Consider a charge at the origin that begins moving at time t=0 at uniform velocity in the positive x direction and that it has been moving for quite some time so we can neglect edge effects.

In all the below, $\vec{\beta}=\vec{u}/c$

Method 1:

In the frame of the charge, The 4-potential is $(V/c, 0)$ where $V=\frac{q}{4\pi\epsilon_0\sqrt{x^2+y^2+z^2}}$.

Apply the Lorentz Transform then $V'=\frac{q}{4\pi\epsilon_0\sqrt{(x'-ut')^2+(y'^2)/\gamma^2+(z'^2)/\gamma^2}}$.

V' is the potential due to the charge's position in the past, with the distance term in the denominator representing what the distance would be in a corresponding electro static problem. So that distance over c is the retarded time:

$$c(t-t_r)=\sqrt{(x'-ut')^2+(y'^2)/\gamma^2+(z'^2)/\gamma^2}$$

Method 2:

Let $\vec{x}$ be the observation point and $\vec{x'}=\vec{u}t$ be the source point.
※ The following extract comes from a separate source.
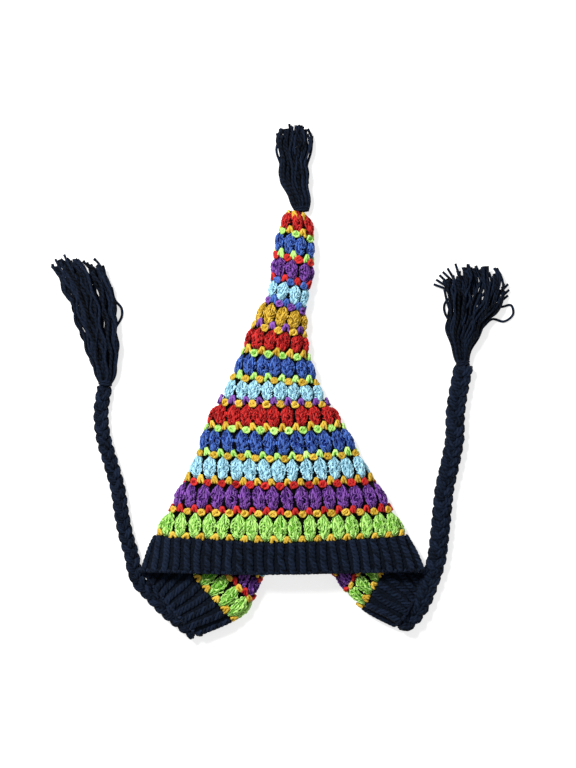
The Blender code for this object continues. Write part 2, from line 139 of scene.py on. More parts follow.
# A puff leaves room for the small stitches at its foot and its head, in mm. PUFF_WIDTH is half its
# width as a share of the pitch, and PUFF_DEPTH half its thickness in mm.
PUFF_FOOT = 3.2
PUFF_HEAD = 0.3
FIRST_PUFF_FOOT = 0.8
PUFF_WIDTH = 0.45
PUFF_DEPTH = 3.9
PUFF_KINDS = 6
PUFF_SEED = 100
# How the puffs of a round differ: drift as a share of the pitch, the rest as shares of their size
PUFF_DRIFT = 0.045
PUFF_WIDTHS = (0.90, 1.10)
PUFF_LEAN = 0.16
PUFF_DEPTHS = (0.90, 1.05)

# How many sides the tubes of fine strands, of yarns and of ropes have. A path steeper than this
# share upwards starts its sides from the x axis.
STRAND_SIDES = 4
YARN_SIDES = 5
ROPE_SIDES = 6
STEEP = 0.8

# Strands of a puff: long ones from its bottom to its top, and over them short loops. Shifts, slants
# and bends are in radians, and the rest are shares of the puff's outline.
STRAND_RADIUS = 0.80
STRAND_END = 0.7
LONG_STRANDS = 7
LONG_STEPS = 6
LONG_SEAT = 0.90
LONG_SHIFT = 0.3
LONG_TWIST = 0.6
LOOPS_OUTSIDE = 36
LOOPS_INSIDE = 14
LOOP_STEPS = 4
LOOP_LOWEST = -0.80
LOOP_SPAN = 1.50
LOOP_ENDS = (-1.0, 0.96)
LOOP_SPACING = 0.618
LOOP_JITTER = 0.06
LOOP_SLANT = 0.8
LOOP_REACH = (0.17, 0.30)
LOOP_SKEW = 1.7
LOOP_BEND = 0.25
LOOP_SEAT = 0.78
LOOP_RISE = (0.18, 0.36)
LOOP_ROUNDING = 0.6

# Solid heart of each puff, under its strands. It is coloured at the yarn's dark end: painted shade in the
# gaps between the strands.
CORE_HEIGHTS = np.array([-0.97, -0.6, -0.1, 0.35, 0.72, 0.97])
CORE_SIDES = 8
CORE_SHARE = 0.80
CORE_PAINTED_SHADE = -0.1

# Thin fabric behind the stitches. Behind the puffs its colour is pushed to black: painted shade in the
# gaps between them.
CLOTH_ROWS = 4
CLOTH_GAP = 0.5
CLOTH_HALF = 0.7
CLOTH_PAINTED_SHADE = -1.0
BAND_CLOTH_ROWS = 7
BAND_CLOTH_COUNT = 120
BAND_CLOTH_HALF = 1.0
# The band's cloth is a little darker than the ribs' yarns: painted shade in the recesses between the
# ribs.
BAND_CLOTH_PAINTED_SHADE = 0.15

# Small stitches between the rounds. Each lies on a patch of fabric that reaches this far up and down
# from its middle, and is turned (radians) and shifted (mm) by up to this much.
STITCH_SEED = 300
STITCH_HALF = 4.0
STITCH_TURN = 0.28
STITCH_SHIFT = 0.45
# Random tones of the strands set deeper inside the small stitches, kept darker than the outer ones:
# painted shade in their middles.
INNER_PAINTED_SHADES = (0.0, 0.8)

# Round stitches, a ring of yarn crossed by a V, in mm
RING_LIFT = 0.3
RING_STEPS = 10
RING_WIDTH = 2.65
RING_HEIGHT = 2.05
RING_OUT = 2.0
RING_WAVE = 0.7
RING_LOBES = 3
RING_YARN = 1.35
RING_SIZES = (0.92, 1.12)
RING_WOBBLES = (0.05, 0.18)
RING_SHADES = (0.35, 1.0)
CROSS_STEPS = 5
CROSS_WIDTH = 2.3
CROSS_HEIGHT = 2.5
CROSS_OUT = 1.2
CROSS_BULGE = 1.7
CROSS_YARN = 1.05
CROSS_LEANS = (0.4, 1.1)

# Pointed stitches, an inverted V of yarn round a short strand, in mm
TIP_LIFT = 3.1
FIRST_TIP_LIFT = 3.2
POINT_STEPS = 8
POINT_WIDTH = 2.75
POINT_TOP = 3.1
POINT_DROP = 6.2
POINT_OUT = 2.1
POINT_BULGE = 0.8
POINT_YARN = 1.40
POINT_SIZES = (0.88, 1.12)
POINT_LEAN = 0.9
POINT_FLARE = 0.9
POINT_CURVE = 1.2
POINT_SHADES = (0.4, 1.0)
HEART_SWAY = 0.7
HEART_BEND = 2.2
HEART_LEAN = 0.5
HEART_TOP = 3.0
HEART_OUT = 1.7
HEART_BULGE = 0.9
HEART_YARN = 1.25
CLOSING_HEIGHT = 316.0
CLOSING_COUNT = 6
CLOSING_PHASE = 0.3
CLOSING_SEED = 17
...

Then the retarted time,$t_r$, solves $|\vec{x}-\vec{u}t_r|=c(t-t_r)$.

Squaring both sides and factoring out $c$ to pair it with the $t_r$ one gets:

$$(\beta^2-1)c^2t_r^2+2(ct-\vec{\beta}\cdot\vec{x})ct_r+(x^2-c^2t^2)=0$$

The quadratic equation gives:

$$ct_r=\gamma^2(ct-\vec{\beta}\cdot\vec{x}) (-+) \gamma\sqrt{\gamma^2(x-\beta c t)^2+(y^2+z^2)}$$

So : $$c(t-t_r)=\gamma^2(\vec{\beta}\cdot \vec{x}-\beta^2 ct)(+-)\gamma\sqrt{\gamma^2(x-\beta c t)^2+(y^2+z^2)}$$

Method 3:

Griffith's coordinate change method:

Begin with $V=\int\int\int{\frac{q\delta(\vec{x'}-\vec{u}t')d\tau}{4\pi\epsilon_0|\vec{x}-\vec{x'}|}}$

Find the Jacbian associated with the coordinate change, then evaluate the integral:

$$V'=\frac{q}{4\pi\epsilon_0(1-\hat{n}\cdot \vec{\beta})R_{eq}}$$

Where $\tau$ is infinitesimal volume, $\vec{x}$ is observation point, $\vec{x'}$ is current location of the charge, i.e. $\vec{u}t'$, and $t'$ is the retarded time , $t_r$. $\vec{u}$ is the uniform velocity. $\vec{\beta}$ is the velocity vector divided by c.

$$\vec{R_{eq}}=\vec{x}-\vec{x'}=\vec{x}-\vec{u}t_r$$ $R_{eq}=|\vec{R_{eq}}|$, and $\hat{n}=\vec{R_{eq}}/R_{eq}$

Yielding:

$$c(t-t_r)=|\vec{x}-\vec{u}t_r|-\vec{\beta}\cdot(\vec{x}-\vec{u}t_r)$$

but by definition, doesn't $c(t-t_r)=|\vec{x}-\vec{u}t_r|$?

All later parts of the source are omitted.